Mais si on parlait du fait que Shiro ne se laisse jamais prendre dans les bras, ce n'est pas tout à fait vrai. Du moins, pas à chaque fois. Il arrive que le félin se laisse prendre, ce qui sert quelques points de l'histoire et des thématiques abordées. Avant de les décrypter, il faut comprendre le rôle qu'a Shiro dans le récit. Il sert avant tout de fil conducteur dans l'existence de la famille formée avec Wataru, Mami, Takeshi et Eriko, l'existence du chat rythmant les péripéties familiales du one-shot. Shiro n'est pas un élément central de l'intrigue à proprement parler. Il est là pour marquer les rapports entre les membres du foyer et l'animal, mais n'amène jamais les différents événements de l'intrigue. Il fait souvent office de figuration, ce qui correspond à la place véritable du chat dans une famille. Ce n'est pas lui qui dicte notre quotidien, mais sa présence fait office de réconfort.
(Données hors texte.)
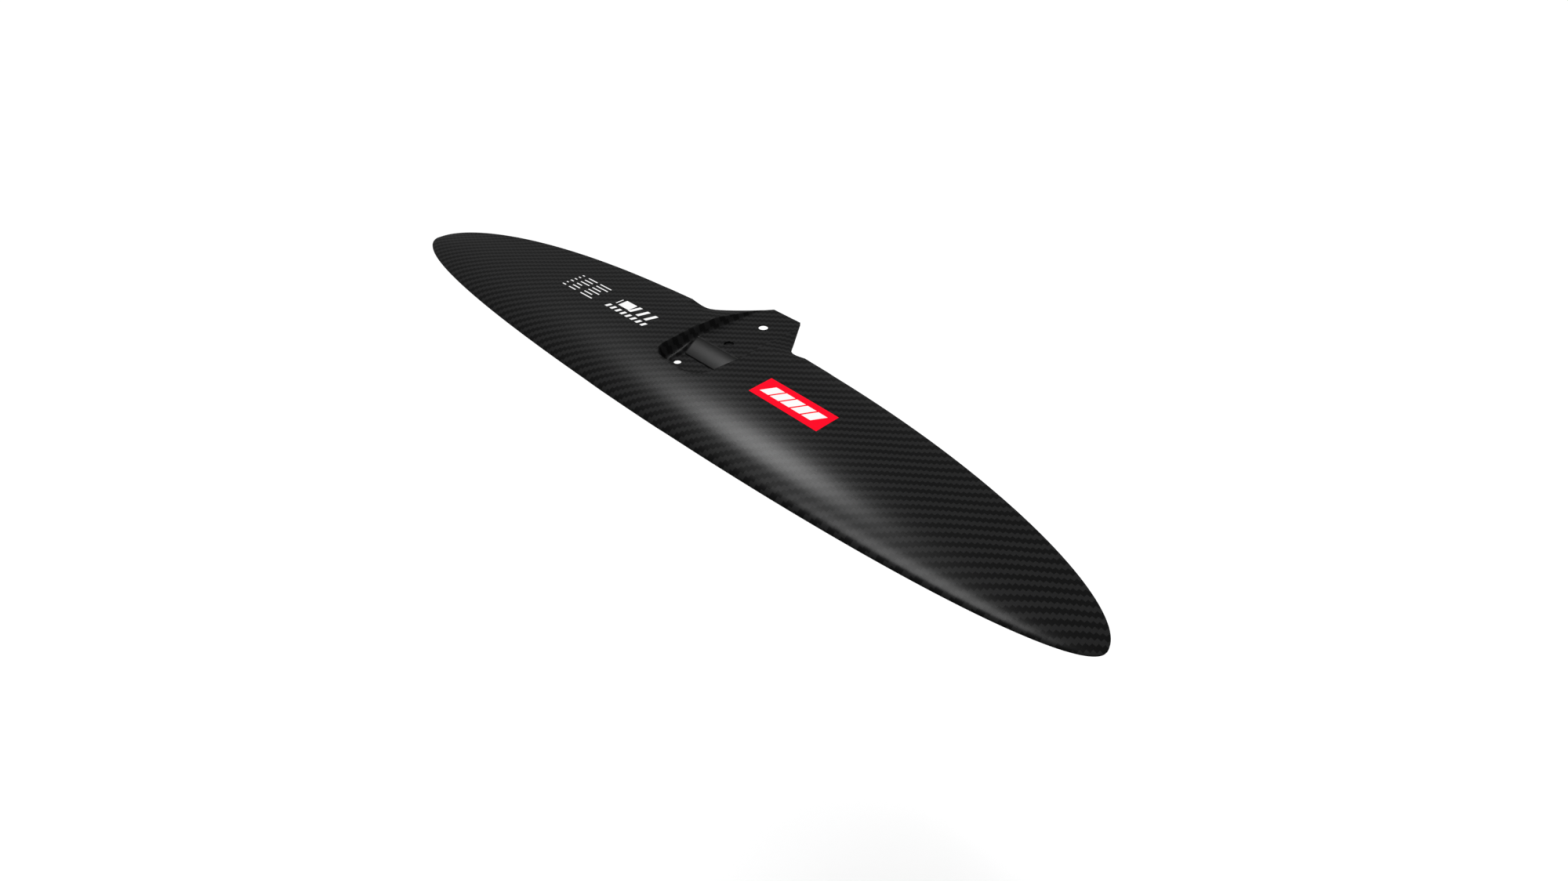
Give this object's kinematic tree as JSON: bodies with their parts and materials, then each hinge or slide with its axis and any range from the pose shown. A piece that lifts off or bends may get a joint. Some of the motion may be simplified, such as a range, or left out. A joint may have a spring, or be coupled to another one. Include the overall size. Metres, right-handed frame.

Subtilement, Keiko Nishi aborde la place du matou dans une famille de manière douce et forte. Quand un événement dramatique survient, alors Shiro est présent, confirmant son attachement aux siens malgré son caractère renfrogné. En terme de récit, il symbolise toute l'évolution de la famille principale de l'histoire : son arrivée, alors que Wataru et Mami sont jeunes, marque le début des événements que vivra le foyer, et son déclin progressif, à cause de la vieillesse, sera une autre manière de marquer le rassemblement de la petite famille.

Shiro est donc un marqueur scénaristique, d'une part, mais aussi une manière pour l'autrice de traiter la place du chat dans une famille. Elle ne présente pas Shiro pour nous attendrir, mais pour faire écho à sa propre vie, et sans doute à la vie de bon nombre foyers qui ont accueillis un compagnon à moustaches en leur sein. On reconnaitra, parfois, quelques situations, certaines étant propices à mettre la larme à l’œil puisqu'elles amènent de vrais questionnements, complexes, sur nos camarades ronronnants. A l'instar du récit qui multiplie les sujets et les thématiques, le rôle de Shiro dans Avec Toi est particulièrement dense. Le matou est ainsi traité d'une manière réfléchie dans le manga, ce qui amène une certaine fraîcheur.